--- What you will do ---
Restate the complete material exactly.

--- Data provided ---
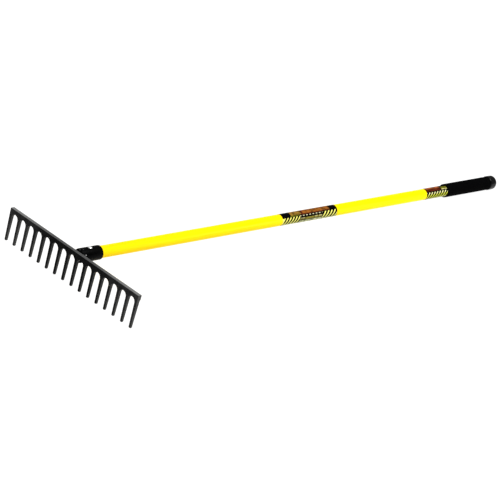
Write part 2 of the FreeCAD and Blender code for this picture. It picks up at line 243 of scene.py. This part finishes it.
def wire(tree, shader, **sockets):
    for socket, value in sockets.items():
        tree.links.new(value, shader.inputs[socket.replace("_", " ")])


# Black paint on steel: the head, the tang with its weld, and the ferrule, each with its own finish.
# Here and below, a noise is its scale, detail and roughness, and a bump is its depth in metres.

paintTexture = {
    "patches": (60.0, 5.0, 0.65), "grain": (900.0, 3.0, 0.6), "waves": (70.0, 1.0),
    "shade": (0.35, 0.66), "pitScale": 330.0, "pitSize": 0.42,
    "fleckFade": 1.5, "glintEdge": (0.7, 1.1),  # shares of the radius of a chip and of a painted highlight
    "fleckPick": 0.02,
}
forgedLook = {
    "dark": (0.0006, 0.0006, 0.0007), "pale": (0.0045, 0.0045, 0.0046),
    "roughness": (0.42, 0.56), "specular": 0.028,
    "waves": 0.00035, "grain": 0.00010, "pits": 0.00008,
    "fleckAndGlintColour": (0.045, 0.045, 0.044), "fleckScale": 150.0, "fleckSize": 0.10, "fleckShare": 0.30,
    "paintedGlints": [],
    # painted light: the paint is painted paler towards the ends of the bar, and on faces that look
    # sideways or up, standing in for the sheen and the brighter light there
    "paintedLight": {
        "from": 0.05, "to": 0.20,  # metres from the middle of the bar
        "facing": (0.55, 0.90),  # how squarely a face looks sideways or up
        "uneven": (0.75, 1.0),
        "dark": (0.0120, 0.0120, 0.0120), "pale": (0.0310, 0.0310, 0.0308),
        "sides": (0.048, 0.048, 0.047), "endSides": (0.075, 0.075, 0.074),
        "top": (0.055, 0.055, 0.054), "endTop": (0.150, 0.150, 0.148),
    },
}
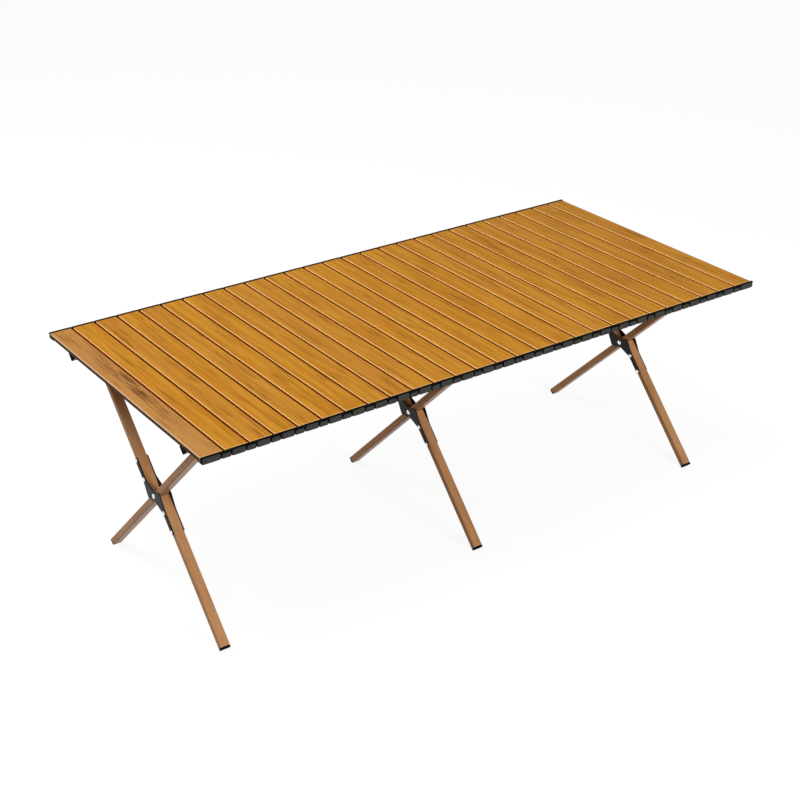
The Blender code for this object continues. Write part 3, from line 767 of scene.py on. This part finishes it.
def bar_values(low, high, kind):
    """Tree inputs of a bar between two x places, with the kind's own heights and reach."""
    return {"Width": high - low, "Height": kind["top"] - kind["bottom"], "Radius": kind["radius"],
            "Inner": kind["inner"], "Outer": kind["outer"],
            "Middle": ((low + high) / 2, 0.0, (kind["top"] + kind["bottom"]) / 2)}


def cap_bars(number):
    """Black bars as painted shade and charcoal faces of a slat's caps; end slats have no link or ear on their
    free side.
    """
    linked_left = number > 0
    linked_right = number < SLAT_COUNT - 1
    low = PITCH / 2 - BLOCK_HALF if linked_left else SLAT_LEFT + END_BLOCK_INSET
    high = PITCH / 2 + BLOCK_HALF if linked_right else SLAT_RIGHT - END_BLOCK_INSET
    flange_low = EAR_ROOM if linked_left else SLAT_LEFT + END_FLANGE_INSET
    flange_high = PITCH - EAR_ROOM if linked_right else SLAT_RIGHT - END_FLANGE_INSET
    # The black bars are painted shade: every part of the cap but its proud front faces.
    black = [(flange_low, flange_high, FLANGE), (low, high, BLOCK)]
    charcoal = [(low + FACE_INSET, high - FACE_INSET, BLOCK_FACE)]
    if linked_left:
        black += [(-LINK_HALF, LINK_HALF, LINK), (EAR_ROOM, LINK_HALF - RISER_INSET, RISER),
                  (-EAR_RADIUS, EAR_RADIUS, round_kind(EAR_RADIUS, OUTER_EAR)),
                  (0.0, EAR_ROOM + OUTER_ROOT, root_kind(OUTER_EAR))]
        charcoal.append((FACE_INSET - LINK_HALF, LINK_HALF - FACE_INSET, LINK_FACE))
    if linked_right:
        black += [(PITCH - EAR_RADIUS, PITCH + EAR_RADIUS, round_kind(EAR_RADIUS, INNER_EAR)),
                  (PITCH - EAR_ROOM - INNER_ROOT, PITCH, root_kind(INNER_EAR))]
    return {"cap_rims_in_painted_shade": (black, black_nylon_and_painted_shade), "cap_blocks": (charcoal, nylon)}


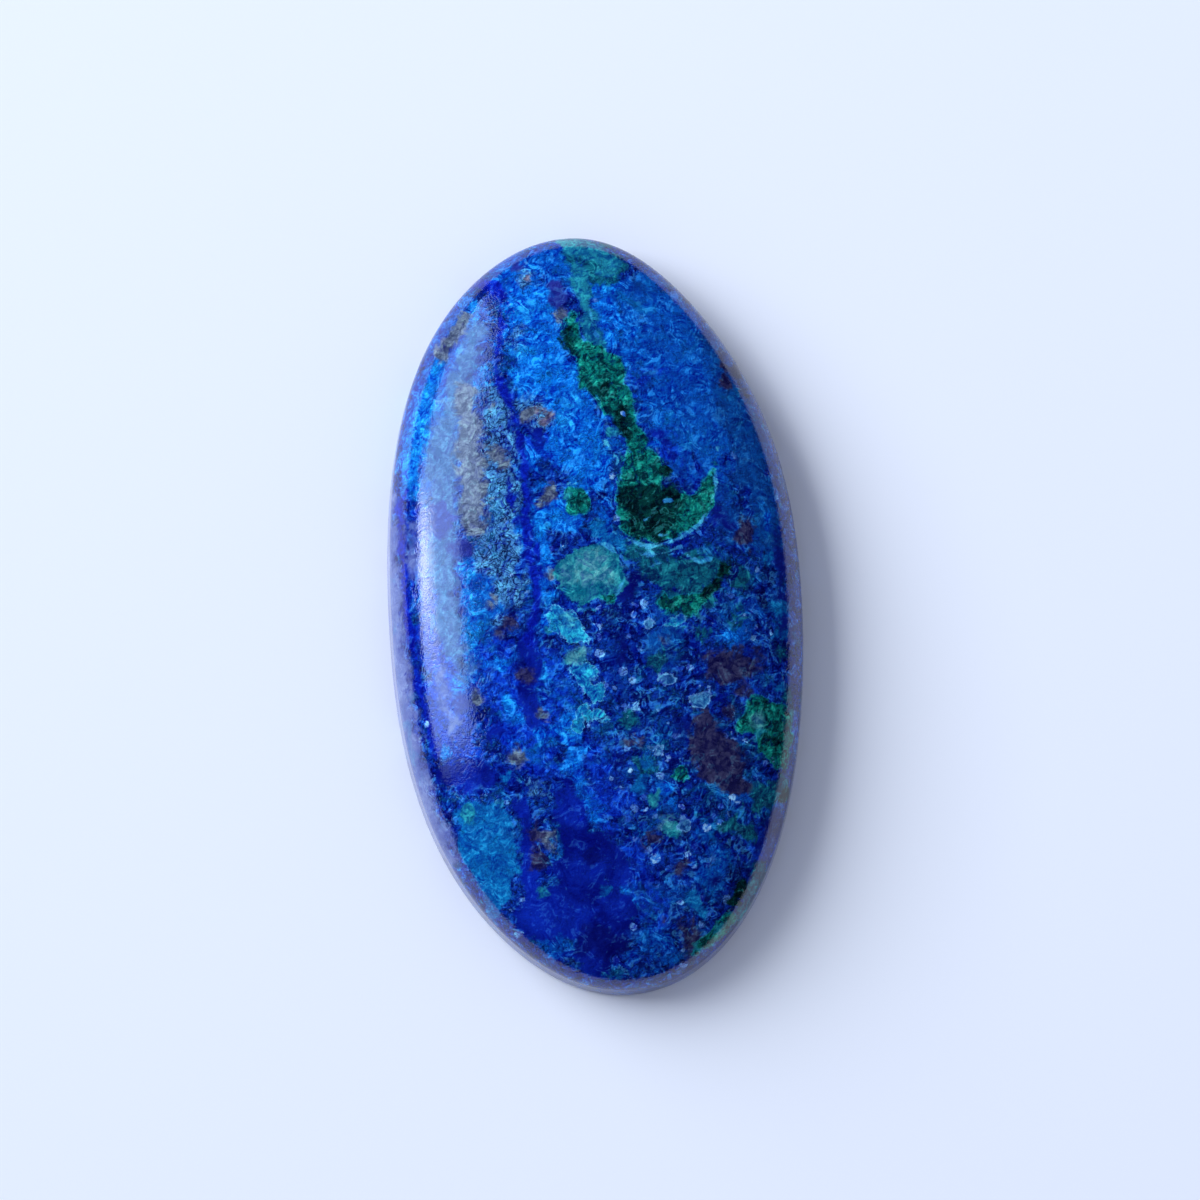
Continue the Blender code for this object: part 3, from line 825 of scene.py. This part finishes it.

--- Answer to this problem ---
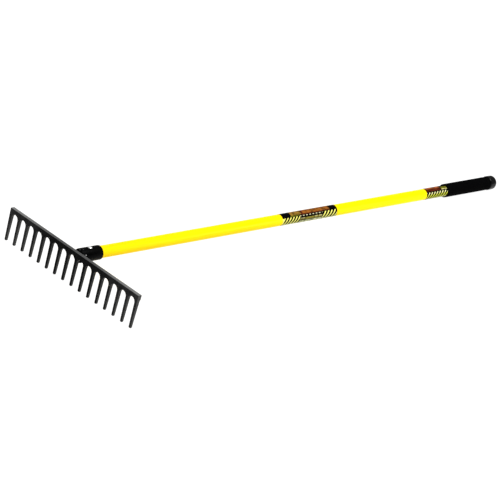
Write part 2 of the FreeCAD and Blender code for this picture. It picks up at line 243 of scene.py. This part finishes it.
def wire(tree, shader, **sockets):
    for socket, value in sockets.items():
        tree.links.new(value, shader.inputs[socket.replace("_", " ")])


# Black paint on steel: the head, the tang with its weld, and the ferrule, each with its own finish.
# Here and below, a noise is its scale, detail and roughness, and a bump is its depth in metres.

paintTexture = {
    "patches": (60.0, 5.0, 0.65), "grain": (900.0, 3.0, 0.6), "waves": (70.0, 1.0),
    "shade": (0.35, 0.66), "pitScale": 330.0, "pitSize": 0.42,
    "fleckFade": 1.5, "glintEdge": (0.7, 1.1),  # shares of the radius of a chip and of a painted highlight
    "fleckPick": 0.02,
}
forgedLook = {
    "dark": (0.0006, 0.0006, 0.0007), "pale": (0.0045, 0.0045, 0.0046),
    "roughness": (0.42, 0.56), "specular": 0.028,
    "waves": 0.00035, "grain": 0.00010, "pits": 0.00008,
    "fleckAndGlintColour": (0.045, 0.045, 0.044), "fleckScale": 150.0, "fleckSize": 0.10, "fleckShare": 0.30,
    "paintedGlints": [],
    # painted light: the paint is painted paler towards the ends of the bar, and on faces that look
    # sideways or up, standing in for the sheen and the brighter light there
    "paintedLight": {
        "from": 0.05, "to": 0.20,  # metres from the middle of the bar
        "facing": (0.55, 0.90),  # how squarely a face looks sideways or up
        "uneven": (0.75, 1.0),
        "dark": (0.0120, 0.0120, 0.0120), "pale": (0.0310, 0.0310, 0.0308),
        "sides": (0.048, 0.048, 0.047), "endSides": (0.075, 0.075, 0.074),
        "top": (0.055, 0.055, 0.054), "endTop": (0.150, 0.150, 0.148),
    },
}
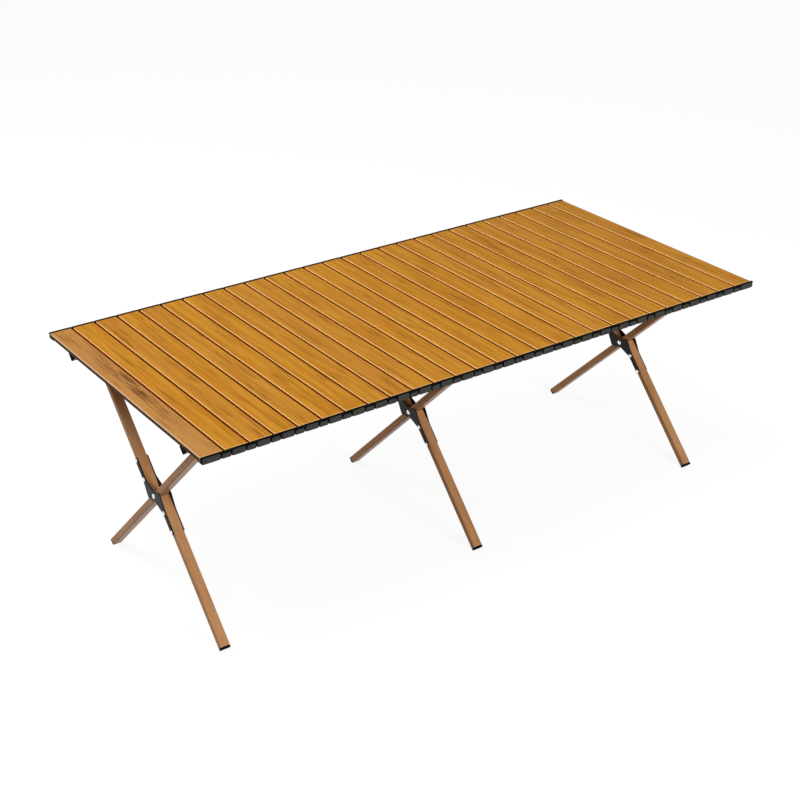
The Blender code for this object continues. Write part 3, from line 767 of scene.py on. This part finishes it.
def bar_values(low, high, kind):
    """Tree inputs of a bar between two x places, with the kind's own heights and reach."""
    return {"Width": high - low, "Height": kind["top"] - kind["bottom"], "Radius": kind["radius"],
            "Inner": kind["inner"], "Outer": kind["outer"],
            "Middle": ((low + high) / 2, 0.0, (kind["top"] + kind["bottom"]) / 2)}


def cap_bars(number):
    """Black bars as painted shade and charcoal faces of a slat's caps; end slats have no link or ear on their
    free side.
    """
    linked_left = number > 0
    linked_right = number < SLAT_COUNT - 1
    low = PITCH / 2 - BLOCK_HALF if linked_left else SLAT_LEFT + END_BLOCK_INSET
    high = PITCH / 2 + BLOCK_HALF if linked_right else SLAT_RIGHT - END_BLOCK_INSET
    flange_low = EAR_ROOM if linked_left else SLAT_LEFT + END_FLANGE_INSET
    flange_high = PITCH - EAR_ROOM if linked_right else SLAT_RIGHT - END_FLANGE_INSET
    # The black bars are painted shade: every part of the cap but its proud front faces.
    black = [(flange_low, flange_high, FLANGE), (low, high, BLOCK)]
    charcoal = [(low + FACE_INSET, high - FACE_INSET, BLOCK_FACE)]
    if linked_left:
        black += [(-LINK_HALF, LINK_HALF, LINK), (EAR_ROOM, LINK_HALF - RISER_INSET, RISER),
                  (-EAR_RADIUS, EAR_RADIUS, round_kind(EAR_RADIUS, OUTER_EAR)),
                  (0.0, EAR_ROOM + OUTER_ROOT, root_kind(OUTER_EAR))]
        charcoal.append((FACE_INSET - LINK_HALF, LINK_HALF - FACE_INSET, LINK_FACE))
    if linked_right:
        black += [(PITCH - EAR_RADIUS, PITCH + EAR_RADIUS, round_kind(EAR_RADIUS, INNER_EAR)),
                  (PITCH - EAR_ROOM - INNER_ROOT, PITCH, root_kind(INNER_EAR))]
    return {"cap_rims_in_painted_shade": (black, black_nylon_and_painted_shade), "cap_blocks": (charcoal, nylon)}


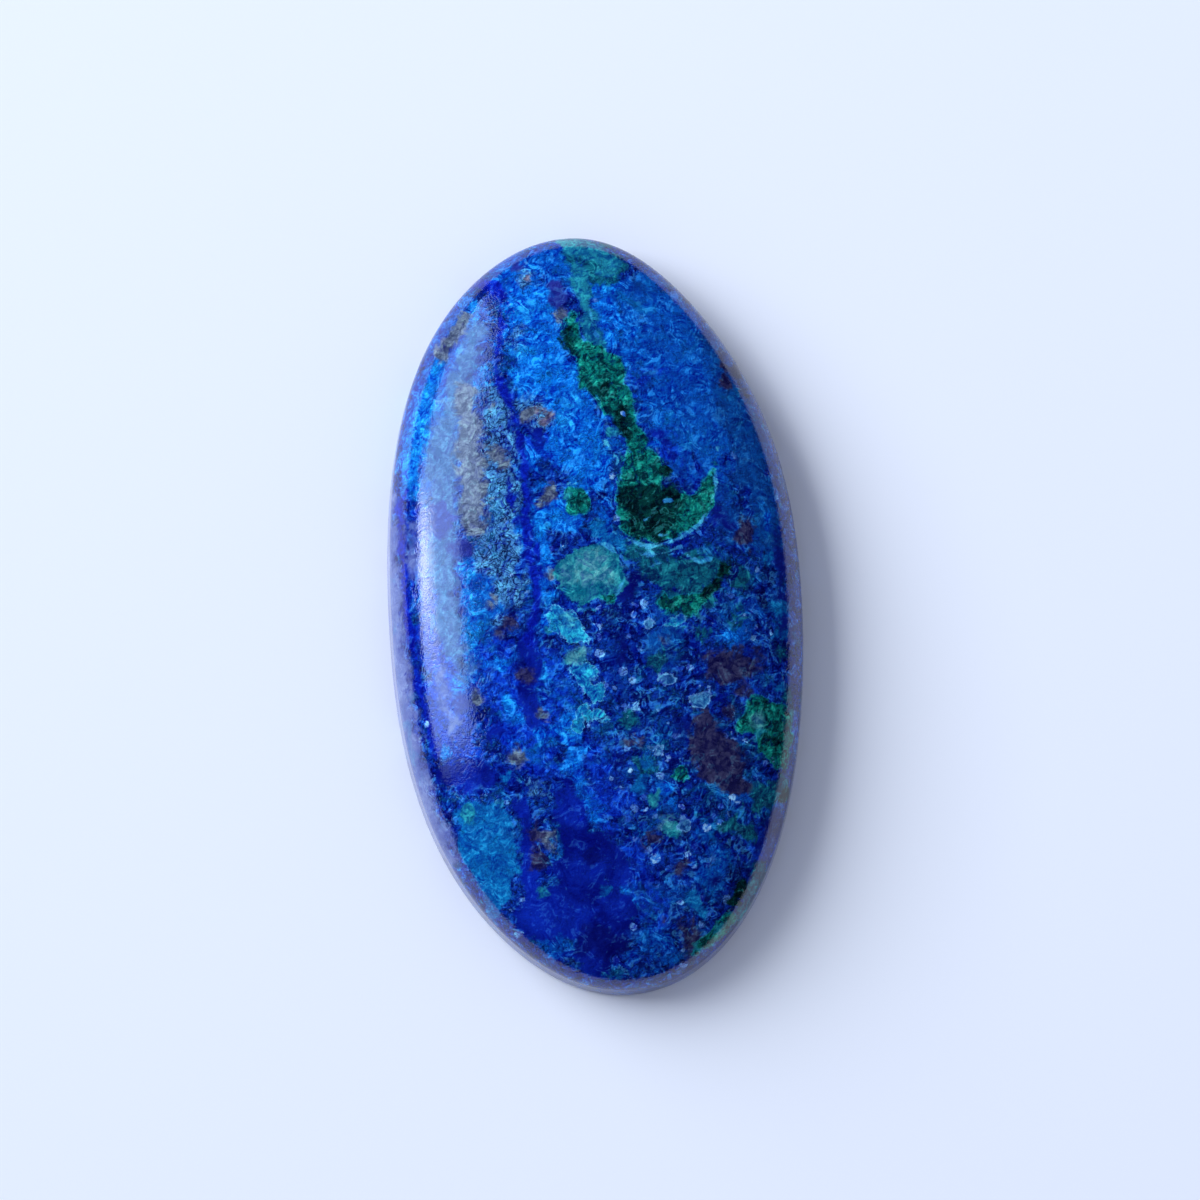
Continue the Blender code for this object: part 3, from line 825 of scene.py. This part finishes it.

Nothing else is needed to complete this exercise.